New Testament, New Standard
The Old Testament (OT) is separated by one, single standard—Jesus. Here’s an example of Jesus’ philosophy on how to treat our enemies:
“You have heard that it was said, ‘Love your neighbor and hate your enemy.’ But I tell you, love your enemies and pray for those who persecute you, that you may be children of your Father in heaven…If you love those who love you, what reward will you get? Are not even the tax collectors doing that?” Matthew 5:43–46
No annihilation or smashing babies. But how do we reconcile the God-inspired vengeful Scripture in the OT with Jesus’ teachings of grace and forgiveness in the New Testament (NT)?
Has God Changed?
I was doing a little research for another project on those Psalms and ran across this info in a commentary by Derek Kidner (Tyndale OT Commentaries, Psalms 1-72, p. 40). He explains that in the parable of the unjust judge (Luke 18:1-8), where the widow’s persistence wins her the justice she deserves, Jesus makes the following general application:
“And will not God vindicate his elect, who cry to him day and night? Will he delay long over them? I tell you, he will vindicate them speedily.” Luke 18:7–8 (RSV, emphasis added)
The author explains that the word “vindicate” implies more than just a clearing of one’s name, but rather implies strong retribution. Did you get that? The God of the OT hasn’t suddenly gone “soft” on sin when we turn the page from Malachi to Matthew. Jesus is the same holy God who can’t and won’t abide sin. Jesus is the eternal Judge who, at the end of time, will mete out RETRIBUTION on all those who have refused His love.
God’s NT grace is given in the currency of time. God gives a person the span of their lifetime to recognize that His wrath was borne by His Son’s sacrifice on the Cross. When a person reaches the end of life on earth, he/she—like the Jewish exiles in Psalm 137—faces God’s wrath that was clearly stated from the beginning. Unfortunately, their punishment lasts for eternity, not for seventy years as was the case for the Jews in Babylon.

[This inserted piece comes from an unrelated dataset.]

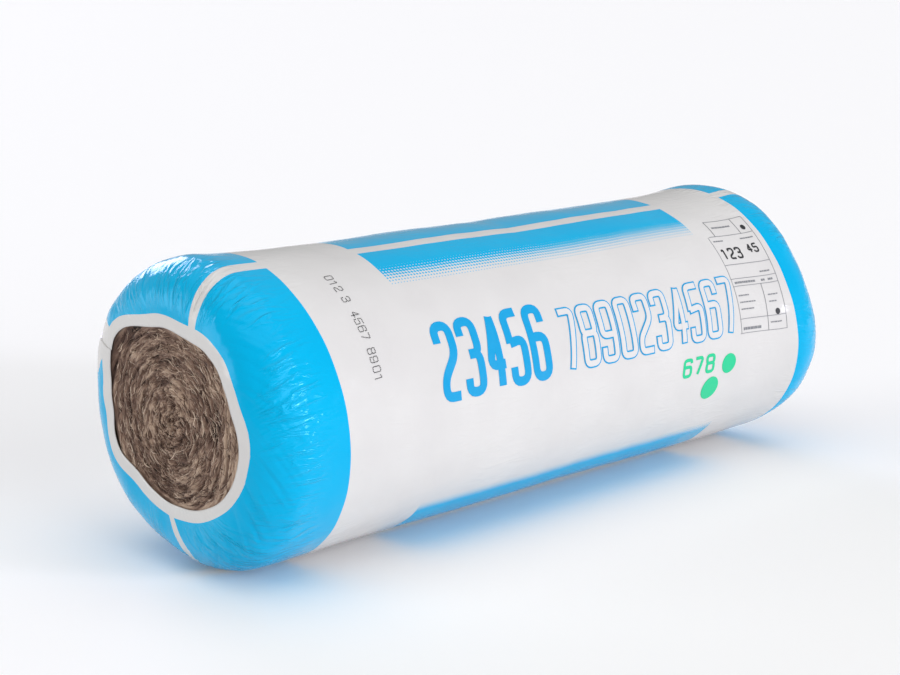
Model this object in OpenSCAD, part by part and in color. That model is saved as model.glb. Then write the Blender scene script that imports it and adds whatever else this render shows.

Why Include Vengeful Language in Psalms?
Again, in the commentary I was reading, Rev. Derek Kidner shed light on two crucial disadvantages the OT writers suffered.
- They had a very limited understanding of the afterlife.
- They had no assurance of a final and Divine righting of all wrongs.
As you may have noticed while reading my novels, the characters have little knowledge about life after death. In the ancient Hebrew texts I study, there are only mere mentions of bad people going to Sheol versus good people going to Paradise—but no real descriptors of those places or processes by which their eternal end is assigned.
How would your view of life and justice be different if you didn’t know about heaven or hell and how you were assigned to those destinations? What if you didn’t have the certainty that the eternal Judge would make all things right one day—judge the wrong and reward the right?
“…the present heavens and earth are reserved for fire, being kept for the day of judgment and destruction of the ungodly.” 2 Peter 3:7
However, today we do know. So we must trust our righteous and eternal God to deal with people according to their unrepentant hearts. And, frankly, His coming wrath against the ungodly should stir our PITY rather than revenge. In fact, the power and scope of our holy God should drive us to our knees in prayer for our gravest enemies.
- Discover why OT characters can be vindictive, but Jesus teaches, “Love your enemies.”
- God’s coming wrath against the ungodly should stir our pity in place of revenge.
- The power and promised wrath of our holy God should drive us to pray for our gravest enemies.
- What would need to change in your heart to be able to pray for your “gravest enemy?”